By Lindsay Pickral, ThompsonMcMullan, P.C.

As an estate planning and estate administration attorney, I often receive questions from clients who are concerned about the tax consequences of both passing assets to their intended heirs and inheriting assets at the death of a loved one.

Recent news stories may have made you aware of the “step-up in basis” and the current administration’s desire to eliminate or adjust it. If you are considering engaging in estate planning or may be inheriting assets, you should understand what the step-up in basis is and how it may affect you.

What Is the Step-Up in Basis?

Money received from the sale of inherited assets may or may not constitute taxable income to the heir(s) of the property; the answer depends on the heir’s “basis” in the property. Through a provision in federal tax law, certain assets benefit from a “step-up in basis,” which adjusts the asset’s basis from its value at the time the owner purchased it to its value at the time of the owner’s death. 

For example, imagine a homeowner dies, leaving his house to his children through a will.
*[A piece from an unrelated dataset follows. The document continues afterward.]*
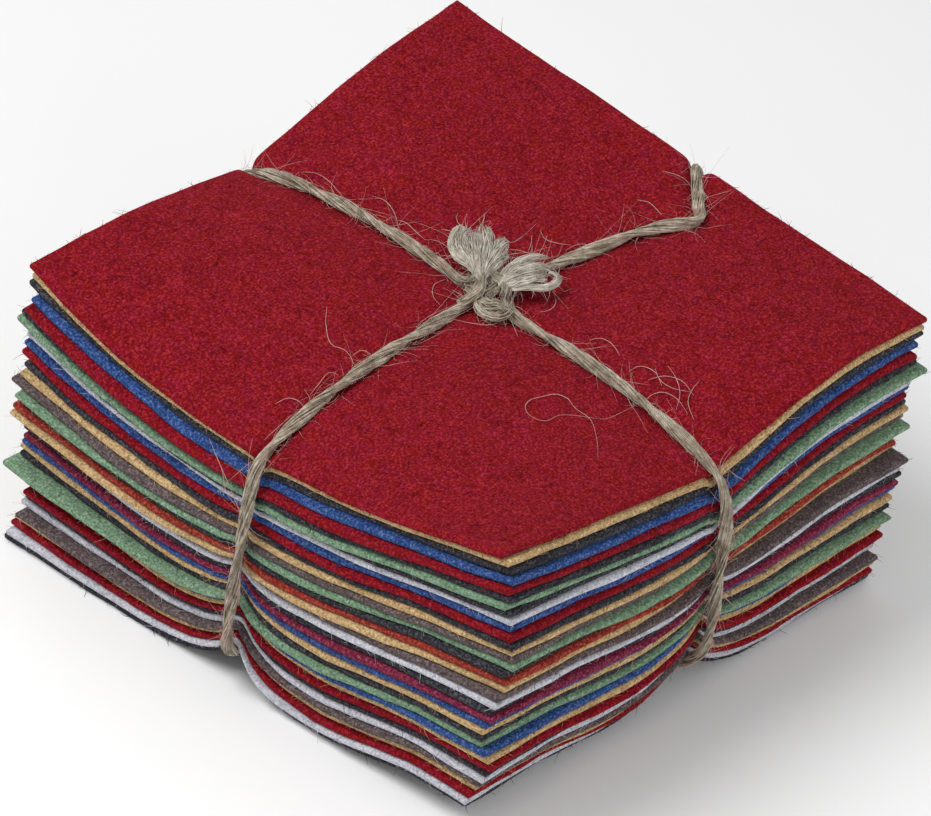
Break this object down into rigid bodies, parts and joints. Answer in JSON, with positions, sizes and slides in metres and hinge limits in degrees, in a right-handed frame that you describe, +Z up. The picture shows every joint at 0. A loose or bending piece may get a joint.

When his children inherit the property, the home’s cost basis changes. (The home’s “cost basis” is the amount the homeowner originally paid for the property.) The step-up in basis adjusts the home’s cost basis from its original purchase value to its fair market value on the date of death of the homeowner. In this instance, the home’s “fair market value” is the price the property would sell for on the open market, typically determined by an appraisal or through a real estate professional.

Suppose the homeowner originally purchased the home in 1988 for $100,000, and at the time of his death in 2018, the fair market value was $300,000. The stepped-up basis in 2018 was $300,000. If the children then sell the home in 2022 for $450,000, the resulting capital gain is $150,000, which is calculated by subtracting the stepped-up basis from the sales price. The effect is that the $200,000 capital gain between the original purchase of the home and the homeowner’s death is eliminated.

Without the step-up in basis, the children who inherited the property would have had a considerably higher taxable gain after the sale, and, as a result, would likely have to pay more in capital gains tax.

It is important to note that tax consequences for capital gains are not assessed until the inherited asset is sold (for a profit).

Why Bequeath Assets Through a Will or Estate Plan?

Clients often ask whether there is a benefit to gifting assets to loved ones during their lifetime rather than at their death. From a tax perspective, the answer is usually no.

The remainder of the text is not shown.